その背景には法改正せざるを得ない社会の実態があった。婚外子が非常に多いのである。たとえばフランスの婚外子の出生割合は驚くことに全体の56%を占めている。嫡出子よりも多いのだ。英国が47%、米国が41%、ドイツが34%である。
子供の半分以上、或いは半数近くが婚外子ということは、結婚や夫婦のあり方自体が大きく変化してしまっているということだ。法律婚やそれに基づくさまざまな約束事を尊重する価値観が薄れているのだ。であれば、婚外子と嫡出子を制度上区別すること自体が意味を失うのは当然である。
千数百年の歴史
だが、日本の社会は欧米諸国のそれとは基本的に異なる。日本の婚外子はわずか2・2%である。男女の結びつきや夫婦、親子、家族のあり方がその国、その民族で異なるのは自然なことで、それぞれ大切に守っていくべき要素であろう。どちらがよい悪いの問題ではない。単に、互いに異なるのであり、そのことを受け入れればよいのだ。だが、最高裁は彼我の大きな差にも拘らず、今回欧米のルールをそのまま受け入れよという判断を下したわけだ。
これがどれほど無理無体なことか、立場を入れ替えて考えてみよう。
日本政府が日本では婚姻制度を大切にしているために、婚外子の相続分を嫡出子の2分の1にしている、欧米諸国もそれに倣ってほしいと逆勧告するようなものではないのか。
ここまで言えば、問われているのは婚外子への差別撤廃である、差別のある日本は欧米の政策を受け入れるべきだという意見が必ず出てくるだろう。
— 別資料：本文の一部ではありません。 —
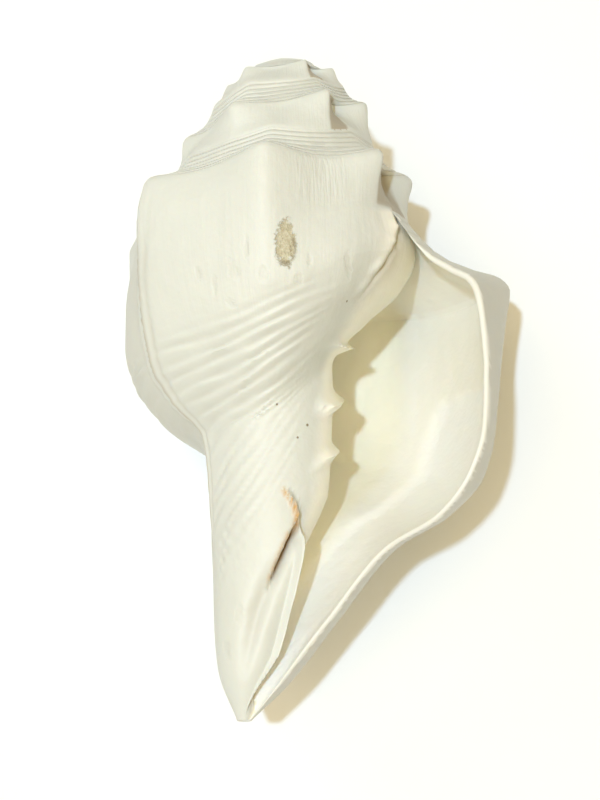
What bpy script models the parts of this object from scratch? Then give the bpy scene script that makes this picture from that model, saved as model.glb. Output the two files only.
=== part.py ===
"""A large white knobbed sea shell, with three folds on its pillar and a long open canal.

The shell grew as one tube wound round an axis, so its surface is worked out the same way.
Age runs back from the lip: 0 at the lip and 1 a whole turn earlier. A station runs down the
outside of the tube: 0 at the seam, 5 at the knobbed shoulder, 7 where the next turn covers
the wall, and 14 at the end of the canal. Every point is found from its age and its station.

The outlines are in millimetres and turns. The finished mesh is in metres, with +Z up.
"""

import math

import bmesh
import bpy
import numpy as np
from mathutils import Matrix, Vector

MM = 0.001

# Turns and the places of the lip and the knobs, in turns and degrees round the axis.
LIP_ANGLE = -30.0
TURNS = 4.5
CAVITY_DEPTH = 0.78
KNOB_ANGLES = ((0, 3.0), (4, 207.0), (5, 261.0), (6, 315.0), (7, 363.0), (11, 550.0),
               (12, 598.0), (13, 657.0), (14, 699.0), (18, 900.0), (19, 946.0), (20, 1010.0),
               (21, 1051.0), (28, 1390.0), (35, 1740.0))
KNOB_SHARPNESS = 1.6
KNOB_FADE = (2.6, 4.2)

# The seam between two turns: age, then radius and height.
SEAM = (
    (0.0, 44.0, 180.0),
    (0.25, 42.5, 187.5),
    (0.5, 41.5, 195.5),
    (0.75, 36.3, 204.0),
    (1.0, 32.3, 209.8),
    (1.25, 30.3, 215.0),
    (1.5, 28.3, 221.5),
    (1.75, 25.2, 228.3),
    (2.0, 22.6, 231.3),
    (2.5, 17.6, 236.6),
    (3.0, 14.0, 240.2),
    (3.5, 11.2, 242.6),
    (4.0, 8.6, 244.4),
    (5.0, 5.2, 246.4),
)

# The shoulder between two knobs: age, then radius and height.
SHOULDER = (
    (0.0, 77.5, 147.6),
    (0.09, 72.5, 156.0),
    (0.25, 66.5, 163.5),
    (0.5, 58.0, 176.5),
    (0.66, 50.3, 187.2),
    (0.81, 45.3, 193.0),
    (0.95, 43.2, 195.3),
    (1.1, 41.0, 198.2),
    (1.35, 38.0, 204.0),
    (1.61, 34.2, 210.2),
    (1.75, 32.6, 215.8),
    (1.89, 30.4, 220.8),
    (2.02, 28.2, 223.0),
    (2.3, 23.5, 230.0),
    (2.58, 20.0, 235.0),
    (2.86, 18.8, 238.0),
    (3.1, 17.2, 239.2),
    (3.5, 14.0, 241.3),
    (4.0, 10.8, 243.6),
    (4.5, 8.4, 245.2),
    (5.0, 6.6, 246.2),
)

# The ramp from the seam out to the shoulder, as shares of the way across and down.
RAMP = ((0.0, 0.0), (0.20, 0.30), (0.41, 0.545), (0.70, 0.77), (0.92, 0.93))
SHOULDER_DROP = 0.04

# The wall, the base and the canal of the last turn: stations 6 to 14 of some ages.
LAST_TURN_WALL = (
    (0.0, ((79.6, 134.0), (81.3, 115.0), (82.8, 95.0), (79.3, 79.5), (68.6, 65.2),
           (49.3, 55.3), (29.6, 32.0), (13.8, 12.5), (2.9, 0.0))),
    (0.09, ((73.0, 140.0), (73.3, 121.0), (73.7, 103.5), (71.8, 87.5), (62.0, 75.0),
            (45.0, 62.5), (29.0, 37.0), (14.5, 13.5), (2.7, 0.0))),
    (0.25, ((67.0, 152.0), (67.5, 134.5), (67.0, 117.5), (62.5, 103.0), (52.5, 90.7),
            (38.9, 77.4), (25.2, 46.8), (12.2, 16.2), (2.5, 0.0))),
    (0.5, ((59.5, 163.5), (61.8, 150.5), (62.8, 136.5), (58.8, 122.5), (48.0, 110.0),
           (30.2, 99.0), (20.4, 57.6), (11.9, 18.0), (2.2, 0.0))),
    (0.75, ((49.0, 177.0), (48.5, 162.0), (45.5, 145.5), (38.9, 130.8), (30.5, 117.5),
            (21.6, 103.5), (17.3, 59.4), (10.6, 18.7), (2.2, 0.0))),
)

# The pillar, from the seam down to the floor of the cavity: stations 8 to 14.
PILLAR = (
    (1.0, ((46.6, 168.5), (42.0, 155.5), (30.2, 142.0), (17.2, 124.0), (20.2, 72.0),
           (11.5, 24.0), (2.2, 0.0))),
    (1.25, ((47.5, 172.5), (40.5, 161.0), (27.0, 150.0), (15.4, 136.5), (14.6, 90.0),
            (13.7, 54.0), (13.0, 32.4))),
    (1.5, ((36.5, 185.4), (28.8, 174.6), (20.0, 163.0), (13.6, 147.6), (12.6, 118.8),
           (12.2, 100.8), (11.9, 82.8))),
    (1.75, ((32.0, 194.4), (24.8, 184.3), (16.8, 173.5), (12.4, 160.2), (11.2, 144.0),
            (10.8, 129.6), (10.8, 118.8))),
    (2.0, ((28.0, 201.5), (20.9, 193.3), (15.1, 183.6), (11.2, 172.8), (9.7, 162.0),
           (9.4, 154.8), (9.4, 147.6))),
)

# The canal leans away from the axis below this height.
LEAN_HEIGHT = 118.8
LEAN = 14.8
LEAN_POWER = 1.1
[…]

その点を理由の③と合わせる形で考えてみたい。
まず、最高裁が指摘したように、たしかに相続の配分を2分の1とした合理的根拠は何だろうかと考える。実はこの問題について先人たちも考えを重ねてきていた。
『新版注釈民法27』(有斐閣)第5編第3章「相続の効力」の有地亨氏の解説を読むと、旧民法は、8世紀初頭に編纂された大宝律令の大宝令を踏襲して嫡出子と婚外子の相続分を1対2分の1としたという。なんという長い歴史を踏まえた価値観だろうかと私は驚いた。だが、人々の生き方を千数百年も規定し続けてきた民法が、日本人の生き方を反映しているのは、或る意味当然なのだ。
旧民法で右の規定が引き継がれた理由を民法典起草委員の穂積陳重博士は「法律ガ愈々婚姻ト云フモノヲ認メテ」おり、「ソレ故ニ嫡出子ト庶子トノ分量ヲ違ヘタノデアリマス」と説明している。但し、「其分量ノ違ヒ方ニ付キマシテハ全ク程度ノ違ヒデアリマシテ」と書いている。
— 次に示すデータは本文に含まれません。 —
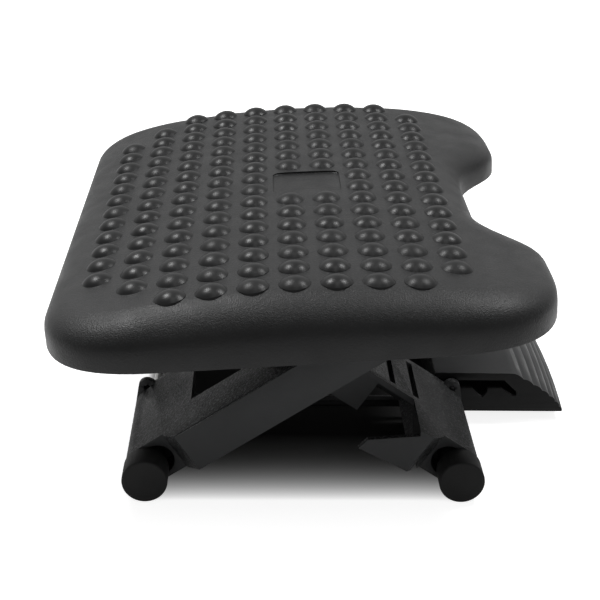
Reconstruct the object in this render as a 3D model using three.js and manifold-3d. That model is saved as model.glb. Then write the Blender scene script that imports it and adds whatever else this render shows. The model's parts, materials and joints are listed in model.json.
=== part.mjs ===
// Tilting under desk footrest, in millimetres, +Z up.
// The user sits on the -Y side, so -X is the left end and +X is the right end.
// Two moulded leg frames cross like scissors and carry a level carrier, and the
// studded deck rocks on that carrier. A toe pedal holds the spread of the legs.
import * as THREE from 'three';
import { mergeVertices } from 'three/addons/utils/BufferGeometryUtils.js';
import Module from 'manifold-3d';

const wasm = await Module();
wasm.setup();

// Clearances that every fit uses
const fitGap = 0.35;
const sideGap = 0.3;
const cutOverrun = 2;
const weldGap = 0.0001;

// Stance of the legs in the high position
const legSlope = THREE.MathUtils.degToRad(33.8);
const footRadius = 14.8;
const footHalfSpan = 102.2;
const legUpperReach = 58;
const legLowerReach = footHalfSpan / Math.cos(legSlope);
const axleHeight = footRadius + legLowerReach * Math.sin(legSlope);
const topHalfSpan = legUpperReach * Math.cos(legSlope);
const topHeight = axleHeight + legUpperReach * Math.sin(legSlope);

// Sizes that the rest of the object follows
const deckHalfLength = 223;
const deckHalfWidth = 162.4;
const pedalHalfWidth = 77;

// Leg frame moulding, between the ends of the deck and the sides of the pedal
const legEndMargin = 37;
const pedalSideGap = 1.5;
const legOuterFace = deckHalfLength - legEndMargin;
const legInnerFace = pedalHalfWidth + pedalSideGap;
const narrowArmWidth = 42;
const armPassGap = 1.5;
const armHalfDepth = 14;
const latchEarRadius = 6;
const blockDepth = 28.2;
const blockSkin = 5;
const footFaceSetback = 15;
const bevelSetback = 13;
const bevelOuterReach = 33;
const bevelInnerReach = 23;
const socketReach = 9;
const socketRadius = 11;
const socketGap = 0.8;
const socketDepth = 20;
const armWellStart = 29;
const armWellEnd = 70;
const armWellSkin = 4;
const armWellWall = 6;
const grooveWidth = 5;
const grooveInset = 5.4;
const grooveReaches = [38.4, 57.8];
const edgeGrooveInset = 1.2;
const edgeGrooveWidth = 1.6;
const edgeGrooveDepth = 1.8;
const edgeGrooveStart = 19;
const crossBeamReach = 40;
const crossBeamRadius = 8;
const stubWall = 4;
const stubPoints = [[74.5, 46.5], [40.5, 43.7], [34.6, 37.7], [72, 17.5], [77.4, 15.1]];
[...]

杓子定規に半分なのではなく、法律婚尊重という国家のあり方を反映した措置であり、個人的な人間の情の世界のことだから、良識、常識を働かせてほどほどに塩梅すべき問題だといっているのだ。
当時の議論で興味深いのは、非嫡出子に財産を分けること自体への反対論があったことだ。
「嫡出でない子に嫡出子の2分の1でも法定相続分を認めること自体が婚姻の尊重を謳う現行憲法の精神に反する」という理由である。
このような意見があっても、双方の思いを踏まえて結局「1対2分の1」という古い時代からの仕来りがそのまま民法に定められた。
国の形を規定する役割
対して、「子はすべて平等」「子に罪はない」「子は親を選べない」という声が大きく伝えられ始めた。そのとおりだ。どんな境遇に生まれてきた子供も差別をしてはならない。すべての子が幸せに育ってほしいと思わない人もいない。だからこそ、日本社会はそれなりに多くの努力を重ねてきた。婚外子を区別する戸籍の記述は撤廃され、就職に際しての身上調査も、差別と言われることを恐れて企業側はあまり行わなくなった。差別をなくす方向で社会全体が変化してきたのは確かだ。
そこに今回の違憲判断である。差別をなくすという考え方には賛成だが、違和感が残るのは、最高裁は婚外子が受けてきた差別や悲しみに焦点を当てる一方で、嫡出子の側の思いを見落としているのではないかと感ずるからだ。
今回の判断に関して、和歌山県の嫡出子側は「私たちにとって納得できるものではなく、非常に残念で受け入れ難い」「日本の家族形態や社会状況を理解していない」とのコメントを発表した。
婚外子の側が、差別された、疎外されたと思うのと同じく、嫡出子もその母、つまり妻の側にも深い疎外感と悲しみ、憤りがあるのだ。
法は双方の側の言い分を公正かつ公平に聞いて判断すると同時に、日本の国の形を規定する役割を担っていることを忘れてはならない。婚外子とその母の主張と同じ重さで、嫡出子とその母の主張に耳を傾けなければならない。日本社会は家族の絆を基本として成り立つのであり、その基盤をより確かなものにする方向に、法こそが働くべきだろう。
婚外子への差別をなくす努力と、日本社会の基盤である法律婚、妻や嫡出子の人権を守ることの両方を怠ってはならないであろう。